Last month, a prototype of its Starship crashed in a fireball as it tried to land upright after a test flight, the second such accident, after the last prototype of the Starship met a similar fate in December.
But the company hopes the reusable, 394-foot (120-metre) rocket system will one day carry crew and cargo to the Moon, Mars and beyond.
‘I’m highly confident that we will have reached orbit many times with Starship before 2023 and that it will be safe enough for human transport by 2023. It’s looking very promising,’ SpaceX founder Elon Musk said in Maezawa’s video posted Wednesday.
The mission will be the first private space flight beyond Earth’s orbit, Musk said.
SpaceX owner Elon Musk says he is very confident Starship will be safe for human transport by 2023, when Maezawa will be blasted off inside the ship
Because it will not land on the Moon, but loop behind it, ‘we expect people will go further than any human has ever gone from planet Earth,’ he added.
Maezawa, known for his eccentric comments and extravagant lifestyle including a penchant for pricey art, was last year valued around $1.9 billion, making him one of Japan’s richest people.
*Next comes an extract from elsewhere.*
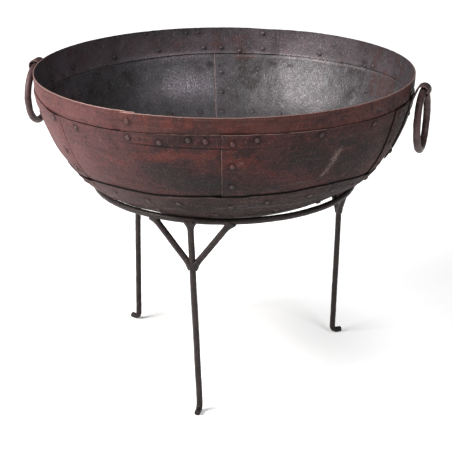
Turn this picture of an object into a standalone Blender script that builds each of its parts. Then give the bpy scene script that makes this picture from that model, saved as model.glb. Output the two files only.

He made his fortune as founder of online fashion store Zozo, which he sold to Yahoo! Japan in 2019.
Maezawa has previously made headlines with an online ad for a girlfriend to join him on his SpaceX flight — only to abruptly cancel the hunt, despite attracting nearly 30,000 applicants.
US space agency NASA is intending to land astronauts on the Moon, including the first woman, in 2024.
One of the goals of its Artemis III voyage is to bring back a total of 85 kilograms (187 pounds) of lunar samples — more than the average 64 kilograms brought back by Apollo missions between 1969 and 1972.